When women are accorded their rights and accorded equal opportunities in education and healthcare and employment and political participation, they invest in their families and they contribute to their communities. Conversely, when they are mistreated and demeaned, then progress is not possible.

The problem of violence against women and girls is particularly acute in conflict zones. Girls are often raped and forced into becoming sex slaves. Rape as a tool of conflict is particularly common in the Democratic Republic of the Congo.

The U.S. introduced Security Council Resolution 1888, which was adopted on September 30, 2009 at a Council session over which Secretary Clinton presided. The resolution strengthens efforts to curb these wartime atrocities around the world and hold all those who commit them accountable. In particular, the U.S. is urging the government of the Congo to bring to justice 5 military officers who have been implicated in either perpetrating the violence or permitting it to occur.

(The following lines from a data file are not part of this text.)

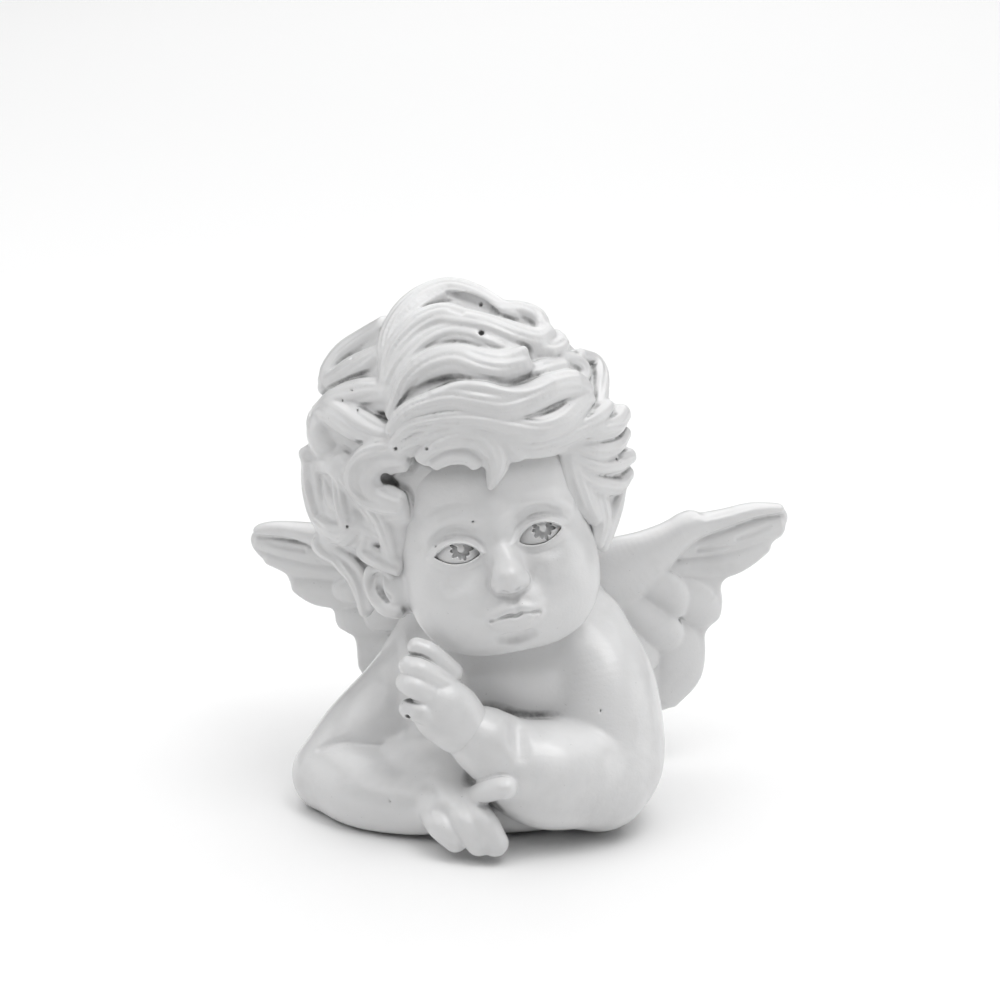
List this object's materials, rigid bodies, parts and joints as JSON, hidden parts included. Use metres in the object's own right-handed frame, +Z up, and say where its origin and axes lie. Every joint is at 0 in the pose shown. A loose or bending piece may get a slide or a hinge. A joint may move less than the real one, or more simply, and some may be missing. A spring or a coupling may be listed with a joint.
{
  "type": "cherub bust figurine",
  "caption": "Free-standing white resin cherub bust with feathered wings, leaning on its folded arms with one hand raised under the chin.",
  "frame": {"origin": "middle of the felt pad's underside, on the surface the figurine stands on", "axes": "+Z up, -Y the way the chest faces, +X towards the figure's own left, where the raised arm and the more open wing are"},
  "size_m": [0.1087, 0.0711, 0.1037],
  "materials": {
    "resin": "semi-gloss white painted casting resin with fine grain, pinholes and grey grime in the creases",
    "steel": "plain drawn rod",
    "felt": "short-pile felt"
  },
  "bodies": {
    "root": {"bust": "resin", "head": "resin", "raised_hand": "resin", "left_wing": "resin", "right_wing": "resin", "neck_dowel": "steel", "left_wing_dowel": "steel", "right_wing_dowel": "steel", "wrist_dowel": "steel", "felt_pad": "felt"}
  },
  "joints": []
}
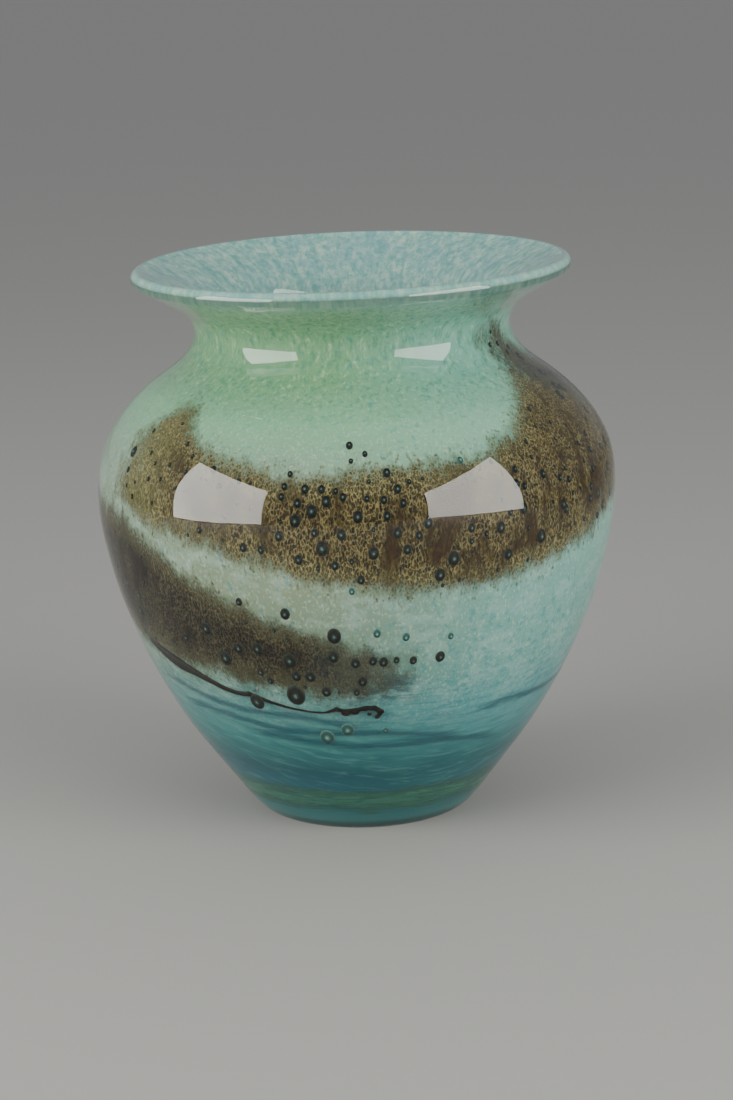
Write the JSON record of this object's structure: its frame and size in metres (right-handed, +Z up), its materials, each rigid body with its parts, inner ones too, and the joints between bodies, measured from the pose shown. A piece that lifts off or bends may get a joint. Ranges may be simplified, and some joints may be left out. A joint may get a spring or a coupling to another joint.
{
  "type": "hand blown glass vase",
  "caption": "Round bellied glass vase with a flared lip, built of fused layers: aqua and teal colour with lacy brown trails between a lining and a clear casing.",
  "frame": {"origin": "centre of the foot, on the surface it stands on", "axes": "+Z up along the vase's axis, -Y to the front, +X to the front's right"},
  "size_m": [0.1416, 0.1416, 0.152],
  "materials": {
    "clear_casing": "clear, fire polished, glossy",
    "aqua_frit": "opaque aqua and sage frit, fine mottle",
    "teal_frit": "opaque teal streaked colour",
    "clear_lining": "clear, pale blue tint, glossy",
    "brown_lace": "olive brown, broken into fine lace",
    "dark_brown_lace": "dark brown, broken into lace",
    "black_glass": "near black, drawn thread",
    "blue_glass": "deep blue, drawn threads",
    "green_glass": "sage green, translucent"
  },
  "bodies": {
    "root": {"outer_casing": "clear_casing", "aqua_color_layer": "aqua_frit", "teal_foot_layer": "teal_frit", "inner_gather": "clear_lining", "upper_brown_trail": "brown_lace", "climbing_brown_trail": "dark_brown_lace", "dark_thread": "black_glass", "blue_streak_threads": "blue_glass", "green_foot_wrap": "green_glass"}
  },
  "joints": []
}
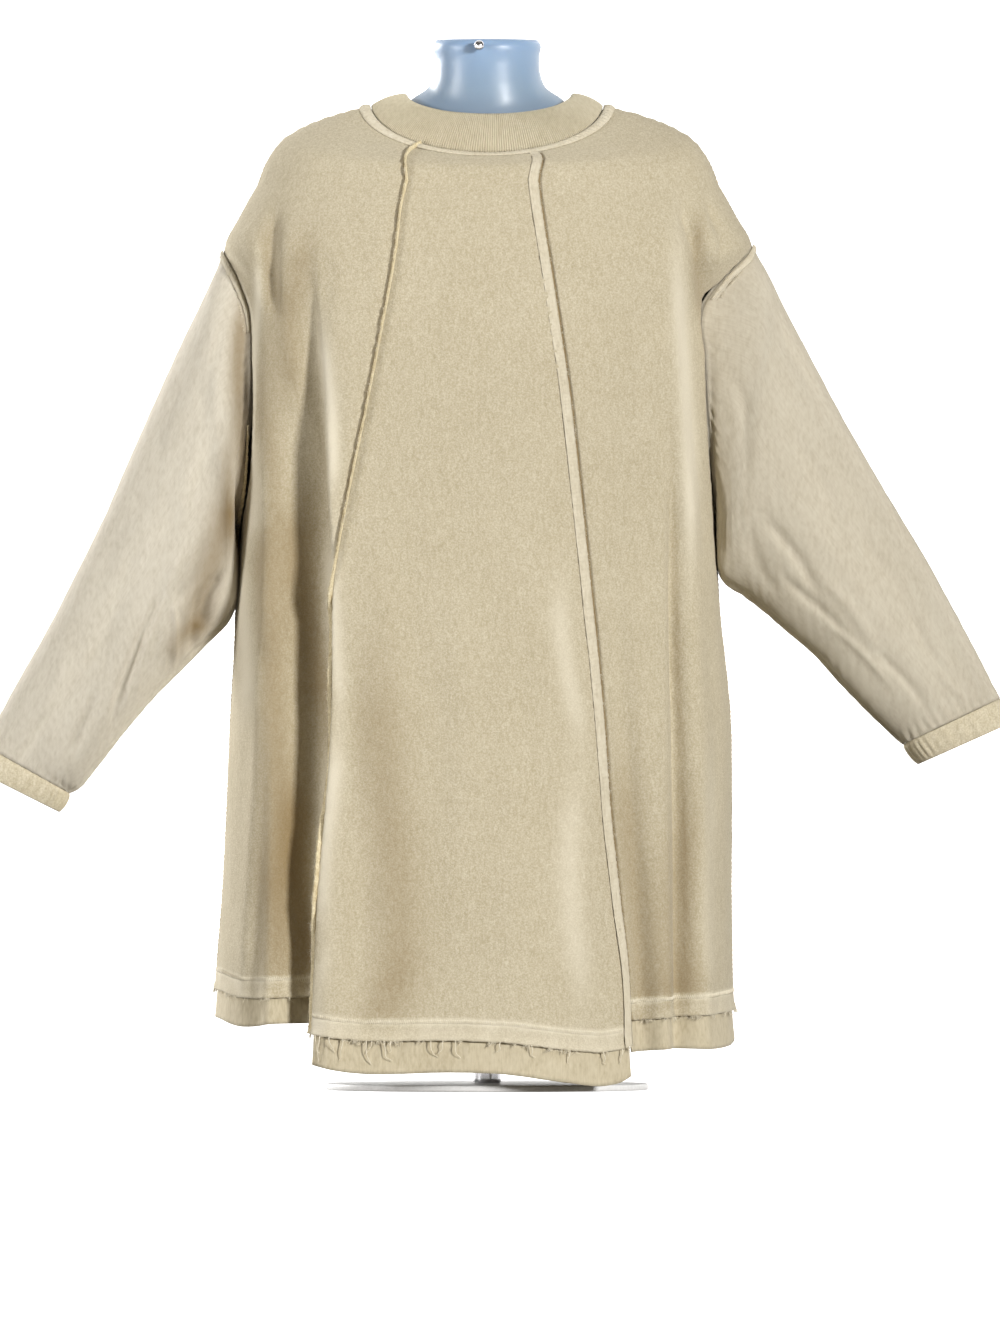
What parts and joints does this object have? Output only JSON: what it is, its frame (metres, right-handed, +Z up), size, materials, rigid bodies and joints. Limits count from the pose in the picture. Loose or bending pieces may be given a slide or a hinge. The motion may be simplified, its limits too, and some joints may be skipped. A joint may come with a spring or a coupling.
{
  "type": "oversized sweatshirt on a dress form",
  "caption": "Long A-line sweatshirt with exposed raw seams, rib collar, dropped shoulders and a stepped hem, worn by a limbless dress form on a round base.",
  "frame": {"origin": "centre of the stand base's flat underside, on the floor, below the middle of the neck", "axes": "+Z up; the garment's back faces -Y and its front +Y; +X is to the right as seen from behind"},
  "size_m": [0.937, 0.364, 0.945],
  "materials": {
    "fleece_body": "brushed cotton fleece, sewn with its napped reverse side out",
    "sleeve_jersey": "the same cotton with its smooth knitted face out",
    "cuff_band": "puckered cotton band with a raw edge",
    "rib_knit": "fine vertical rib knit",
    "seam_edge": "lighter raw-edged seam allowances and tape",
    "hem_band": "smooth cotton band under a frayed edge",
    "form_plastic": "glossy translucent pale blue plastic",
    "form_metal": "bright plated steel",
    "base_paint": "smooth white enamel"
  },
  "bodies": {
    "root": {"back_centre": "fleece_body", "back_left": "fleece_body", "back_right": "fleece_body", "front": "fleece_body", "sleeve_left": "sleeve_jersey", "sleeve_right": "sleeve_jersey", "cuff_left": "cuff_band", "cuff_right": "cuff_band", "collar": "rib_knit", "neck_tape": "seam_edge", "seam_back_left": "seam_edge", "seam_back_right": "seam_edge", "armhole_seam_left": "seam_edge", "armhole_seam_right": "seam_edge", "side_seam_left": "seam_edge", "side_seam_right": "seam_edge", "shoulder_seam_left": "seam_edge", "shoulder_seam_right": "seam_edge", "hem_back_centre": "hem_band", "hem_back_left": "hem_band", "hem_back_right": "hem_band", "hem_front": "hem_band", "form_body": "form_plastic", "form_knob": "form_metal", "form_pole": "form_metal", "form_base": "base_paint"}
  },
  "joints": []
}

But violence against women and girls is not exclusive to war-zones, or to any one region. There are millions -- some estimate as many as 100 million -- missing girls. And they are missing, said Secretary Clinton, because they are subjected to sex-selective abortion or female infanticide or they are denied nutrition and healthcare and allowed to die in alarming numbers before the age of 5.

The United Nations estimates that at least 5,000 so-called honor killing take place each year. Nearly 50 percent of all sexual assaults worldwide are against girls aged 15 or younger. And more than 130 million girls and young women have been subjected to genital mutilation.

In many parts of the world, said Secretary Clinton, "you find a higher value on male children, girls being coerced into early marriages, denied access to schools, adequate nutrition and healthcare, and enslaved in forced labor."

That has to change. Violence against women denies them their inherent dignity. The world cannot afford to remain silent when so many women and girls suffer the brutality of violence with impunity.